Offen bleibt die Frage, ob Díaz mit dem amtierenden Ministerpräsidenten Pedro Sánchez verhandelt, oder eher mit den Koalitionspartnern innerhalb von Sumar selbst. Der Streit mit der Partei Podemos geht derweil weiter: Díaz wird vorgeworfen, die wichtigsten Podemos-Politikerinnen, die bisherige Gleichheitsministerin Irene Montero sowie die Ministerin für soziale Rechte und Parteichefin, Ione Belarra, nicht mehr in der Regierung haben zu wollen. Zu diesem Streit kommt nun auch eine immer offener zur Schau gestellte Annäherung von Díaz an die europäischen Grünen hinzu. Am Wochenende sprach sie beim »Green Social Summit« in Madrid.

Díaz scheint auch jene verdrängt zu haben, die sich kritischer zur NATO positioniert haben. So räumte die Vizepräsidentin und Arbeitsministerin der katalanischen Partei Iniciativa per Catalunya/Verds (Initiative für Katalonien/Grüne) innerhalb ihres Bündnisses viel Macht ein. Der Sprecher von Sumar, Ernest Urtasun, gehört dieser Formation an und steht auf einer Linie mit Bündnis 90/Die Grünen, auch im Hinblick auf das westliche Kriegsbündnis. In der Vizepräsidentschaft hat Díaz mit Josep Vendrell Gardeñes einen Mann dieses Flügels als wichtigsten Berater eingesetzt.

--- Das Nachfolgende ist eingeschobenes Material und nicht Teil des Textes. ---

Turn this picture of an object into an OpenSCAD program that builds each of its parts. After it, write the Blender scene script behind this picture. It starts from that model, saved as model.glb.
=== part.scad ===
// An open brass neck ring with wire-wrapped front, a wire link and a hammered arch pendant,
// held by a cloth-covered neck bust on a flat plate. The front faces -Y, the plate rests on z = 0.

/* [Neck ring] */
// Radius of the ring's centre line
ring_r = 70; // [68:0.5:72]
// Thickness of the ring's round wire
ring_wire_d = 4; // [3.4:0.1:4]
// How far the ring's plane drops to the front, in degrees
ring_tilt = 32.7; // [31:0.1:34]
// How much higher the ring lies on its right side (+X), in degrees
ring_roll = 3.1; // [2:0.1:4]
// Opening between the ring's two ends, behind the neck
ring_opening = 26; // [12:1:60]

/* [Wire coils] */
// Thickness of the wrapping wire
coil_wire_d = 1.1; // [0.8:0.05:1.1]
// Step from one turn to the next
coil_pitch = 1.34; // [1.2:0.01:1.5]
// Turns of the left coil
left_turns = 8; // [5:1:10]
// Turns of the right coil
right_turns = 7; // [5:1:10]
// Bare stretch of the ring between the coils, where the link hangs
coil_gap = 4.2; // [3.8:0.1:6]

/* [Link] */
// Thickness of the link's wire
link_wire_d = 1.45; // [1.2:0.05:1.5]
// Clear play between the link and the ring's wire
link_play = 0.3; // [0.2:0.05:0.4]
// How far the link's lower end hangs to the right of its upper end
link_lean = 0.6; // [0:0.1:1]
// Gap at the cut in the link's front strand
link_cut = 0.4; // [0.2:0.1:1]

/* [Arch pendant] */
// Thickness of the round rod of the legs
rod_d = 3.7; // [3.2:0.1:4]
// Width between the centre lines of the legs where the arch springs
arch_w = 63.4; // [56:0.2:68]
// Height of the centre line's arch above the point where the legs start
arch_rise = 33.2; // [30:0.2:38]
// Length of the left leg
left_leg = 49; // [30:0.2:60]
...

Anscheinend wurde zu dem Summit jedoch eine der grünen Parteien nicht eingeladen, die eigentlich in Sumar vertreten ist. Die Grüne Allianz (Alianza Verde, AV), eine sozialistische grüne Formation, erklärte in einem Kommuniqué gegenüber mehreren spanischen Medien, darunter die Nachrichtenagentur Europa Press, dass es in Sumar an interner Demokratie mangele. AV-Parteichef und bisheriger Abgeordneter des Linksbündnisses Unidas Podemos, Juantxo López de Uralde, der möglicherweise der bekannteste grüne Politiker ist, war bei der bündnisinternen Wahl von Sumar im Juni von den Listen verdrängt worden. Er und seine Partei stehen der spanischen Beteiligung an NATO-Waffenlieferungen sehr kritisch gegenüber.

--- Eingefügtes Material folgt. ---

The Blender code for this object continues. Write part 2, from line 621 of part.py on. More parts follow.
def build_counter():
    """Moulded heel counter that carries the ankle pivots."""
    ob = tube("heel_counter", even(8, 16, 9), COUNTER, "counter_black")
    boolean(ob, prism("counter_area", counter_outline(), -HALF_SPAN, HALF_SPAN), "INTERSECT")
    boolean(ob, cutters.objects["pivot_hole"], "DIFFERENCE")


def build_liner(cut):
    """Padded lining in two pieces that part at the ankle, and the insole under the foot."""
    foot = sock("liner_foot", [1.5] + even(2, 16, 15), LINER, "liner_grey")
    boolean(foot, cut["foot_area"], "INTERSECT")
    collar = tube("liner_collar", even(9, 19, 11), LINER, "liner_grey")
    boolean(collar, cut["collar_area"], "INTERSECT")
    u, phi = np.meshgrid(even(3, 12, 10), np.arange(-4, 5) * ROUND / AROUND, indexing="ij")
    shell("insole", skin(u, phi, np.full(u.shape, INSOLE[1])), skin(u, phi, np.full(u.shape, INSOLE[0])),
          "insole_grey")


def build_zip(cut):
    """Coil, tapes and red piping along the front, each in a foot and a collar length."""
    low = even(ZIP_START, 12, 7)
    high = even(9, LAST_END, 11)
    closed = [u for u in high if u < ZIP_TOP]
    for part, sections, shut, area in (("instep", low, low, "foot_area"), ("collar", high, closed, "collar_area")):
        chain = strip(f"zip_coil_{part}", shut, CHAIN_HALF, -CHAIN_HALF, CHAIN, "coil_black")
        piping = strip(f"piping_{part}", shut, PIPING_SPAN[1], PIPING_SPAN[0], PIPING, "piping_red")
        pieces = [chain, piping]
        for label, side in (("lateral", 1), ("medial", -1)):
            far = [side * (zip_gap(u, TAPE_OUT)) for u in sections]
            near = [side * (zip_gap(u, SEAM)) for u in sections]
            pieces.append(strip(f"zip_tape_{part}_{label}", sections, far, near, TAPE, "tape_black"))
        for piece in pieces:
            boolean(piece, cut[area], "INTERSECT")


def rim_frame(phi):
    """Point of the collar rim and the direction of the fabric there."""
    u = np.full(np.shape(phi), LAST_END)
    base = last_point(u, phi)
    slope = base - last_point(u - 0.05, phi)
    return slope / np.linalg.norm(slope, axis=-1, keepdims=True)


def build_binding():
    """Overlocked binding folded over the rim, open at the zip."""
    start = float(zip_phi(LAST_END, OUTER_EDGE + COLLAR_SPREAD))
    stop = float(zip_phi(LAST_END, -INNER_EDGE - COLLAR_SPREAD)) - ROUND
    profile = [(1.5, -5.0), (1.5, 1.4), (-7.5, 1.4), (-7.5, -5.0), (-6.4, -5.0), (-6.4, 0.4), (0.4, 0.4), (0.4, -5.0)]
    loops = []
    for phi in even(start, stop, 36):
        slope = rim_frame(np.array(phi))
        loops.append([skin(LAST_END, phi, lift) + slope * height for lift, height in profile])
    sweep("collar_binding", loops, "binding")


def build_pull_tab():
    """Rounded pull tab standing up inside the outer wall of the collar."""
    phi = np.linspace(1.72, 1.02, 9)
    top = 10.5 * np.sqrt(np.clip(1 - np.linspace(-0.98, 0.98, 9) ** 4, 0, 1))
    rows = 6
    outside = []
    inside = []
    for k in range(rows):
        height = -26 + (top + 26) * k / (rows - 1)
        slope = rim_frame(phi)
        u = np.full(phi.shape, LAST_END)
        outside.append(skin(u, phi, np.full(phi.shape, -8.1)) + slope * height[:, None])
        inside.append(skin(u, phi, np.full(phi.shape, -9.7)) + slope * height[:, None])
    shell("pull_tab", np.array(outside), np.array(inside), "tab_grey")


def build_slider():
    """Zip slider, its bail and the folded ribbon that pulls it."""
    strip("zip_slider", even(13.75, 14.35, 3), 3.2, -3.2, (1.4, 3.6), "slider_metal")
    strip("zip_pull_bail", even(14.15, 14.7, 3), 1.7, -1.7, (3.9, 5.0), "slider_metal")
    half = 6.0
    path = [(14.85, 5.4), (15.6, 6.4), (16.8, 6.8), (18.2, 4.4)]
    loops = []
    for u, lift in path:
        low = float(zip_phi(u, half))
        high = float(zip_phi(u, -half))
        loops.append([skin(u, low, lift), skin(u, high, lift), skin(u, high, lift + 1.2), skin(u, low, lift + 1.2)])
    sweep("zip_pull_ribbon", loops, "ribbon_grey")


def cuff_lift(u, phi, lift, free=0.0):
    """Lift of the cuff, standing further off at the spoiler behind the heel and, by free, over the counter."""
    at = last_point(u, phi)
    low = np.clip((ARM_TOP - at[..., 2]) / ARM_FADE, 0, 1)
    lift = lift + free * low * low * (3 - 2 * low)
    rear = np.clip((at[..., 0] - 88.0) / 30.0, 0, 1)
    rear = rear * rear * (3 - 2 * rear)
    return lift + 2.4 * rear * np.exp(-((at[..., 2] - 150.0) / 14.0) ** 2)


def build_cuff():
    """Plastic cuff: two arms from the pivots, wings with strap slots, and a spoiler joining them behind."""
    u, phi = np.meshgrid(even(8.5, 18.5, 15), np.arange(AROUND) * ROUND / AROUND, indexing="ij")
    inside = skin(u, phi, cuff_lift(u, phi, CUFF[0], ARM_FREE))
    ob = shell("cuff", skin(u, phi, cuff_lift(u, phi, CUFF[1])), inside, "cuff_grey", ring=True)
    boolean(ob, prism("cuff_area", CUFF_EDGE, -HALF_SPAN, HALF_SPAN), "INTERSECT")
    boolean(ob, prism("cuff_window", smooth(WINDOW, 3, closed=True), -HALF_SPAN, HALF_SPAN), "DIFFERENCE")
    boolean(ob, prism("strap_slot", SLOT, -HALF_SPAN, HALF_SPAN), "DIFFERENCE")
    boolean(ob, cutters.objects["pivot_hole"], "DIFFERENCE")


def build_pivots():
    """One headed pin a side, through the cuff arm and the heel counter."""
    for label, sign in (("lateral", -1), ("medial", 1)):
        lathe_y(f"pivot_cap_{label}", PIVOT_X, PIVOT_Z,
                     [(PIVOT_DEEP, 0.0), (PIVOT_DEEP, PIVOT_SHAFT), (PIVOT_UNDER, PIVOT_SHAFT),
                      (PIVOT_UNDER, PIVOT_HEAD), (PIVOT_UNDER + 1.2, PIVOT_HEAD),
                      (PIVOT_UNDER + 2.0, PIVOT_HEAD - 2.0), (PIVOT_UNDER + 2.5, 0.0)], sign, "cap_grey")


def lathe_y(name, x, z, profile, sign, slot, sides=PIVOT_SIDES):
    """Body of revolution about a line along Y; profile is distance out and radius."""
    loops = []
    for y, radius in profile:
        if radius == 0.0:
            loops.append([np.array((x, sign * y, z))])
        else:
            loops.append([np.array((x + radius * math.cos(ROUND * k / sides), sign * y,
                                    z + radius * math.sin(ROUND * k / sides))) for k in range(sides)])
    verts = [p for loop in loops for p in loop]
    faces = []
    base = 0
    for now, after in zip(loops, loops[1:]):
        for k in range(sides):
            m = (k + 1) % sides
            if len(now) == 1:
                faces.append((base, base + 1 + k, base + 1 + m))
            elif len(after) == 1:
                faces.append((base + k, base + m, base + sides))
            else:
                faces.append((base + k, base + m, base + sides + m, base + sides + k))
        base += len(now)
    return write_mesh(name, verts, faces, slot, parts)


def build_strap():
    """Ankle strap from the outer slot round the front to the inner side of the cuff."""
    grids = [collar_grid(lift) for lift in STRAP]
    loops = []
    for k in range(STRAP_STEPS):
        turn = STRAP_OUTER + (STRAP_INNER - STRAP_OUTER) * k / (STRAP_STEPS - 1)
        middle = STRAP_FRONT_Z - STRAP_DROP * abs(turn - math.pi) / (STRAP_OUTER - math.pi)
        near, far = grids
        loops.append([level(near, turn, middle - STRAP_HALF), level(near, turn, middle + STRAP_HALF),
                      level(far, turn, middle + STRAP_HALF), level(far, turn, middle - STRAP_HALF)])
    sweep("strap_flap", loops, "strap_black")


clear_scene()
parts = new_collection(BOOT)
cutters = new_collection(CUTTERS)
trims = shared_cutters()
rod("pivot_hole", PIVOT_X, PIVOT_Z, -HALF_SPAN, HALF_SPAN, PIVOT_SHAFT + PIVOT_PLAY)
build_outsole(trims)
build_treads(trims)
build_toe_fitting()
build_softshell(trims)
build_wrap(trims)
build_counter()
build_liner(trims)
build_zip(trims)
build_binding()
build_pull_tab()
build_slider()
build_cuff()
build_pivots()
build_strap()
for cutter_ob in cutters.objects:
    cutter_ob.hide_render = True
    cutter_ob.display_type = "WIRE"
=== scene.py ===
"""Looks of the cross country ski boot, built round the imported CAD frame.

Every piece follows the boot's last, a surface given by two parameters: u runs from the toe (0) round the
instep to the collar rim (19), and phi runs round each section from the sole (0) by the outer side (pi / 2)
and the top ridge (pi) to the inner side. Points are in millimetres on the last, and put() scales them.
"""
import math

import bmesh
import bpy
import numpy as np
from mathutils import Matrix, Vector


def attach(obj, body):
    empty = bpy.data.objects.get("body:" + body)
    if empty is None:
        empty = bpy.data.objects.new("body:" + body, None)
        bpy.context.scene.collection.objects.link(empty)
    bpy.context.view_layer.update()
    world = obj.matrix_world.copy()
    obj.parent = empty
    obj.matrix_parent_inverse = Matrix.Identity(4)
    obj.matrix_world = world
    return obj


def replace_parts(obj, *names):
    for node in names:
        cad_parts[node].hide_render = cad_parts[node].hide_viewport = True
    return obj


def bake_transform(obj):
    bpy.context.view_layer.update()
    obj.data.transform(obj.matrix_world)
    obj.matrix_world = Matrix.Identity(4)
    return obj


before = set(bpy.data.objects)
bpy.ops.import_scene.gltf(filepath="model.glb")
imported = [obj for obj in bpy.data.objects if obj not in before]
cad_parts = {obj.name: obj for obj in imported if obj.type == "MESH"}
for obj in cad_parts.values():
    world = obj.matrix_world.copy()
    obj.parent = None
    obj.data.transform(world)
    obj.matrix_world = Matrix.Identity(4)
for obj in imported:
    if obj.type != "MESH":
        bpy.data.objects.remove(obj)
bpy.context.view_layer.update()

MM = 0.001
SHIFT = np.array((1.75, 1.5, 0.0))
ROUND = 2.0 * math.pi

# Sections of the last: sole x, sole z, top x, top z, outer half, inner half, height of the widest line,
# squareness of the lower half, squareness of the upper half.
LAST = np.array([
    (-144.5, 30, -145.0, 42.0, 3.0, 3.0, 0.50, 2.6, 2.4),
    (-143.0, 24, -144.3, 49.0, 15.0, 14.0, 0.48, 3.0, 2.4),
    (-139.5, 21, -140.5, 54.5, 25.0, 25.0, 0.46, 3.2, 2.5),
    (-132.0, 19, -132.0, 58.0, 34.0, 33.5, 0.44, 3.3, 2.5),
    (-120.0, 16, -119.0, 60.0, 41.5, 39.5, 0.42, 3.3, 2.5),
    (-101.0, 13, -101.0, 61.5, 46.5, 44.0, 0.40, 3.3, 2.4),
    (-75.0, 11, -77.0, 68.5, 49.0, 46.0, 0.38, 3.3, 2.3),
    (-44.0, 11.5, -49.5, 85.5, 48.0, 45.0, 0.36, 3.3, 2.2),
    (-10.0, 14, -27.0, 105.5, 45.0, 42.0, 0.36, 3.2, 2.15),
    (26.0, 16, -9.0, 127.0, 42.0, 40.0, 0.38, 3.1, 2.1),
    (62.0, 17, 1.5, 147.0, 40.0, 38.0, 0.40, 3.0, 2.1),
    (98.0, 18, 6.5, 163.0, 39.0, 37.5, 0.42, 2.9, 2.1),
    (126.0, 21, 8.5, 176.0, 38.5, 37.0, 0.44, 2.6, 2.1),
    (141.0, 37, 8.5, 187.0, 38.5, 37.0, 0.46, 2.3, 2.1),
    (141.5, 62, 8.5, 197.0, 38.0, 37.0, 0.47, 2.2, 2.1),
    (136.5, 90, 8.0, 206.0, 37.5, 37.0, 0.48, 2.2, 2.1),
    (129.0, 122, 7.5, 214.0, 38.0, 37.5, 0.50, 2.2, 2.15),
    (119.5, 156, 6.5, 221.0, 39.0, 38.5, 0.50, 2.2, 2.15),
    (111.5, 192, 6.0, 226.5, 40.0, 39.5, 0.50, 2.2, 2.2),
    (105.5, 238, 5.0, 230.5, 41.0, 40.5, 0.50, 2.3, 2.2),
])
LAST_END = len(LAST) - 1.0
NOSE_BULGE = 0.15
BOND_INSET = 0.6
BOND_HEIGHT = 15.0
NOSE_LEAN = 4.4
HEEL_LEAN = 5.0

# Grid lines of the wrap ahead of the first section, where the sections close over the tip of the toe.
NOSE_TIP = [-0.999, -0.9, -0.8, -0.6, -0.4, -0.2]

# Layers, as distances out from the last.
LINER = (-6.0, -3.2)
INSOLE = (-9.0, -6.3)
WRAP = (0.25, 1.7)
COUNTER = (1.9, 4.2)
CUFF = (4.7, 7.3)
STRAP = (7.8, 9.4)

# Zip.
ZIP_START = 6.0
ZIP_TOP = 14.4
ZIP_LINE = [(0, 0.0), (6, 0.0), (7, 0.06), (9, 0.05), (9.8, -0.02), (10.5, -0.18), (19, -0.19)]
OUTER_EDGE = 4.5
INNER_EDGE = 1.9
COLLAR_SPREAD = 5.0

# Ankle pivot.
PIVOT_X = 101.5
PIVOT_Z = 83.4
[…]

Dabei hätte Díaz am Wochenende gleich zwei Termine wahrnehmen können, anstatt sich mit den europäischen Grünen zu zeigen – am Freitag teilte sie gar auf X ein Foto mit Grünen-Chefin Ricarda Lang. In Madrid veranstaltete die Kommunistische Partei Spaniens (PCE), deren Mitglied formal immer noch ist, ihre traditionelle Fiesta, bei der Generalsekretär Enrique Santiago über die Koalitionsregierung und die Arbeit von Unidas Podemos sprach. Auffällig war, dass es im Vergleich zu seiner Dankesrede an Gleichheitsministerin Montero weniger Applaus gab, als er über Díaz sprach.

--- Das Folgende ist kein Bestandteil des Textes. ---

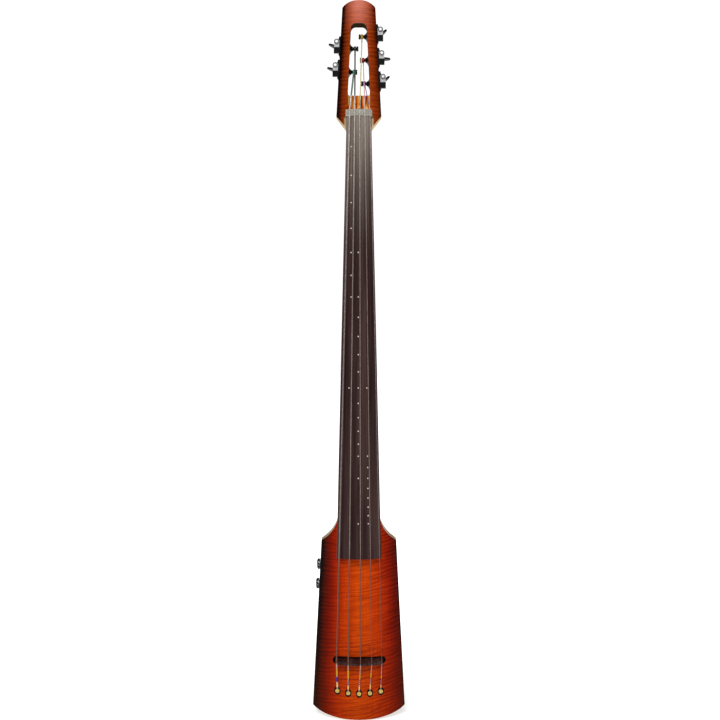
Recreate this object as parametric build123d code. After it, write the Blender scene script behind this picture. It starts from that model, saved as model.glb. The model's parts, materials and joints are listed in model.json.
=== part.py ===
from build123d import *
import math
import os

# Five-string electric upright bass: slim solid body, fretless board, slotted head.
# Millimetres. +X is the player's string 5 side, -Y is the front, +Z runs up the neck.
# Everything is laid out with z = 0 at the lowest point of the body and y = 0 at the front
# edge of the body's side, then moved so that the origin is the mouth of the stand socket.

# Body
BODY_HALF_LOW = 91.4
BODY_HALF_HIGH = 74.6
Z_APEX = -9.3
Z_CORNER_LOW = 13.4
Z_SHOULDER = 340.6
SHOULDER_MIDDLE = (56.8, 355.6)
Z_BODY_END = 383.0
SIDE_DEPTH = 36.0
CROWN_LOW = 25.0
CROWN_HIGH = 20.0
BACK_ROUND = 8.0
TOP_GLUE_Y = 4.0
ELLIPSE_REACH = 1.127
BLANK_HALF = 120.0
NECK_TENON_Y = 12.0

# Scale length and strings, numbered from the thickest; the bridge stands back from the
# scale's end because a pressed string sounds sharp
NUT_Z = 1174.6
SCALE_END_Z = 114.6
SCALE = NUT_Z - SCALE_END_Z
BRIDGE_Z = 106.3
STRING_COUNT = 5
STRING_RADII = [1.5, 1.25, 1.0, 0.8, 0.65]
NUT_X = [-17.9, -8.0, 1.9, 11.8, 21.7]
BRIDGE_X = [-43.4, -20.7, 3.3, 25.0, 44.9]
ANCHOR_PITCH = 21.45
ANCHOR_SHIFT = 0.45
ANCHOR_Z = [46.0, 42.4, 41.3, 42.1, 44.8]
CUP_OUTER = (6.3, 8.3)
CUP_INNER = (5.0, 6.8)
CUP_RISE = 1.2
STRING_ROOM = 0.4
STRING_GAP = 0.9
STRING_BENDS = [12.0, 40.0, 8.0]
NUT_FALL = 0.6
BALL_RADIUS = 4.1
BALL_LENGTH = 4.4
BALL_SINK = 1.4

# Fingerboard
BOARD_END_Z = 310.0
BOARD_HALF_NUT = 24.2
BOARD_HALF_END = 44.0
BOARD_TOP_NUT = -48.5
BOARD_TOP_END = -44.0
BOARD_GLUE_NUT = -36.5
BOARD_GLUE_END = -22.5
BOARD_RADIUS_NUT = 45.0
BOARD_RADIUS_END = 72.0
DOT_RADIUS = 1.25
DOT_DEPTH = 1.5
DOT_LEFT_X = -15.0
DOT_OCTAVE_X = -19.2
DOT_MIDDLE_X = -1.1
DOT_RIGHT_NUMBER = 2.83

# Nut and bridge
NUT_HEIGHT = 13.0
NUT_HALF = 26.0
NUT_RADIUS = 48.0
BRIDGE_LEFT = -45.6
BRIDGE_RIGHT = 47.2
BRIDGE_MIDDLE = (BRIDGE_LEFT + BRIDGE_RIGHT) / 2
BRIDGE_BASE = 9.5
BRIDGE_CREST = 4.0
BRIDGE_RADIUS = 77.6
BRIDGE_TOP_Y = -50.0
BRIDGE_FOOT_Y = -13.0
SLOT_HALF = 52.4
SLOT_WIDTH = 14.6
SLOT_RISE = 0.7
SLOT_FLOOR_Y = -11.0
ADJUSTER_X = (BRIDGE_MIDDLE - 34.0, BRIDGE_MIDDLE + 34.0)

# Head
HEAD_FRONT_Y = -46.0
Z_NECK_JOIN = 1153.0
Z_HEAD_CORNER = 1177.5
HEAD_HALF_LOW = 44.3
Z_HEAD_TOP = 1400.8
Z_HEAD_SHOULDER = 1389.4
HEAD_HALF_HIGH = 32.4
HEAD_CROWN_LOW = 17.0
HEAD_CROWN_HIGH = 12.0
HEAD_BACK_LOW = -8.0
HEAD_BACK_HIGH = -19.0
CAP_THICKNESS = 3.5
WINDOW_LOW = 1221.0
WINDOW_HIGH = 1356.0
WINDOW_HALF_LOW = 22.2
WINDOW_HALF_HIGH = 15.3
WINDOW_CORNER_HIGH = 10.0
WINDOW_CORNER_LOW = 4.0
CHEEK_INNER = 29.5

# Tuning machines: name, post height, side, key angle at rest above the horizontal
TUNERS = [
    ("left_1", 1311.4, -1, 23.0),
    ("left_2", 1265.6, -1, 19.0),
    ("right_1", 1335.1, 1, 43.0),
    ("right_2", 1289.0, 1, 0.0),
    ("right_3", 1242.8, 1, 40.0),
]
POST_Y = -25.0
MODULE = 0.8
TEETH = 18
LEAD = math.pi * MODULE
GEAR_PITCH_R = MODULE * TEETH / 2
WORM_OFFSET = 10.0
WORM_PITCH_R = WORM_OFFSET - GEAR_PITCH_R
ADDENDUM = 0.6
DEDENDUM = 0.9
WORM_ROOT_R = WORM_PITCH_R - DEDENDUM
WORM_TIP_R = WORM_PITCH_R + ADDENDUM
GEAR_WIDTH = 5.0
GEAR_MID_X = 6.6
PLATE_THICKNESS = 2.0
BARREL_RADIUS = 5.5
BARREL_FRONT_Y = -41.0
BARREL_BACK_Y = -14.0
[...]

Dies könnte ein Zeichen für Unruhe an der Basis des PCE und der Vereinigten Linken sein, die mit den Entscheidungen von Díaz, insbesondere in bezug auf den Ukraine-Krieg, teilweise unzufrieden ist. Santiago erklärte, dass »die Europäische Union zugeben muss, dass der Konflikt in der Ukraine nicht mit militärischen Mitteln gelöst werden kann«, und erinnerte an die »unaufhaltsame Erweiterung der NATO Richtung Osten seit den 90er Jahren, die heute die größte Bedrohung für den Frieden darstellt«. Solche Worte hat man nicht aus dem Mund von Vizepräsidentin Díaz gehört.

Auch andernorts fand ein wichtiges linkes Treffen statt, das Soziale Forum von Granada. Dort demonstrierten am Sonnabend Tausende Menschen unter dem Motto »Ein anderes Granada, ein anderes Europa ist machbar«. Dutzende Organisationen, darunter Gewerkschaften und soziale Bewegungen, haben sich vernetzt und Veranstaltungen zu Themen wie Gesundheit, Bildung, Kultur, Umweltschutz, Feminismus, Wohnen, Stadtplanung, Arbeit, Renten, Rassismus, Migration und Frieden organisiert.